Bid writing
Understanding MEAT and the most advantageous tender
Published 16 June 2026 by eSourcingData
MEAT, the most economically advantageous tender, and its successor concept, the most advantageous tender under the Procurement Act 2023, describe how UK public buyers award contracts on best value rather than lowest price. Understanding how the criteria and weightings work is essential to shaping a bid that scores.
From lowest price to best value
Public buyers do not simply pick the cheapest bid. Under the most economically advantageous tender (MEAT) approach, they weigh quality and price together to identify the best overall value. This is why a strong quality submission can beat a lower-priced competitor.
The Procurement Act 2023 reframes this as the most advantageous tender (MAT). The core principle is the same: award is based on a balanced assessment of what represents the best deal for the buyer, not price alone, using published criteria and weightings.
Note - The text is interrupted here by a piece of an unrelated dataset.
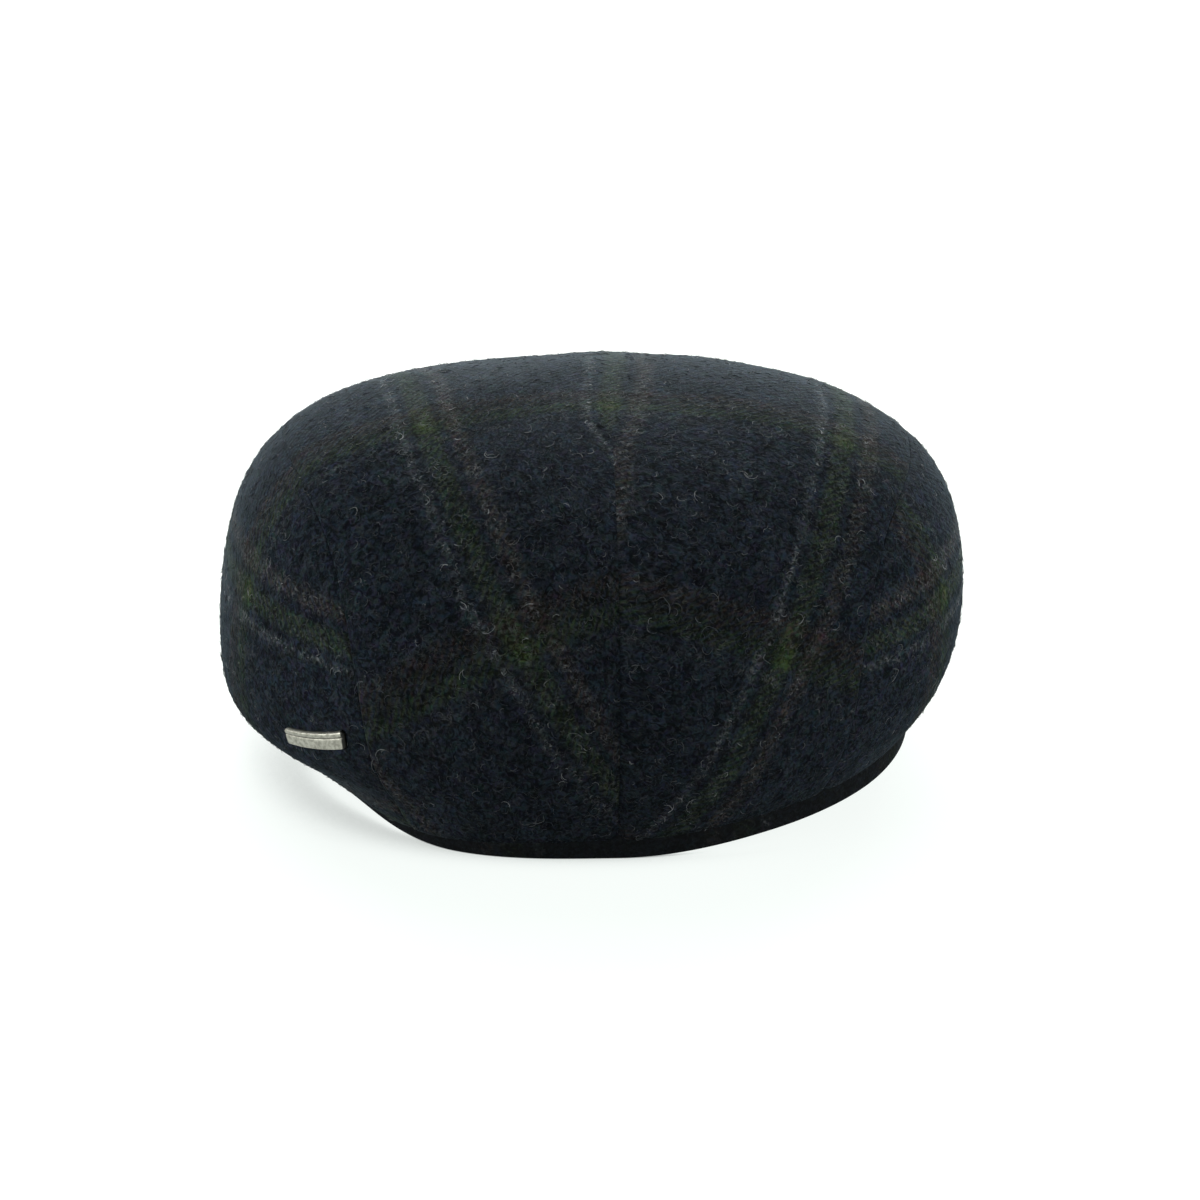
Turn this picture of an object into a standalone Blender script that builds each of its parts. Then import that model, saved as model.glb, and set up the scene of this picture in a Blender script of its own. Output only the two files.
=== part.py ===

How criteria and weightings work
Buyers must publish their award criteria and how they are weighted. Typically this splits into quality and price, with quality broken down into sub-criteria such as approach, experience, social value and risk management, each carrying its own weight.
The weightings tell you where the marks are. A tender weighted heavily toward quality rewards a strong, evidenced technical response, while a price-weighted tender puts more emphasis on cost. Reading the weightings first tells you exactly where to invest your effort.
How your bid is scored
Quality answers are usually marked against a scale, where higher scores require you to fully address the requirement with clear, credible evidence. Each score is then multiplied by the criterion's weight and combined with your price score to produce a total.
Price is normally scored relative to other bids, often with the lowest compliant price receiving full marks and others scored proportionally. Because quality and price are combined, you can win without being the cheapest if your quality is strong enough to close the gap.
What it means for your response
Understanding the model changes how you write. Instead of trying to be cheapest, aim to maximise your weighted score. Put your strongest effort into the highest-weighted quality criteria and evidence every claim, because that is where the marks concentrate.
It also means quality and price are not separate exercises. A compelling quality submission earns headroom on price, and a lean price can offset a competitive quality score. Bidding well under a most-advantageous-tender model means optimising both together.
Reading the ITT correctly
Every tender publishes its own criteria, weightings and marking scheme, and they vary. Never assume a standard split. Read the specific ITT to confirm exactly how this contract will be evaluated before you decide how to shape your response.
If anything about the criteria or scoring is unclear, use the clarification process to ask. Understanding precisely how you will be judged is the foundation of a competitive bid, and it is information the buyer is required to make available.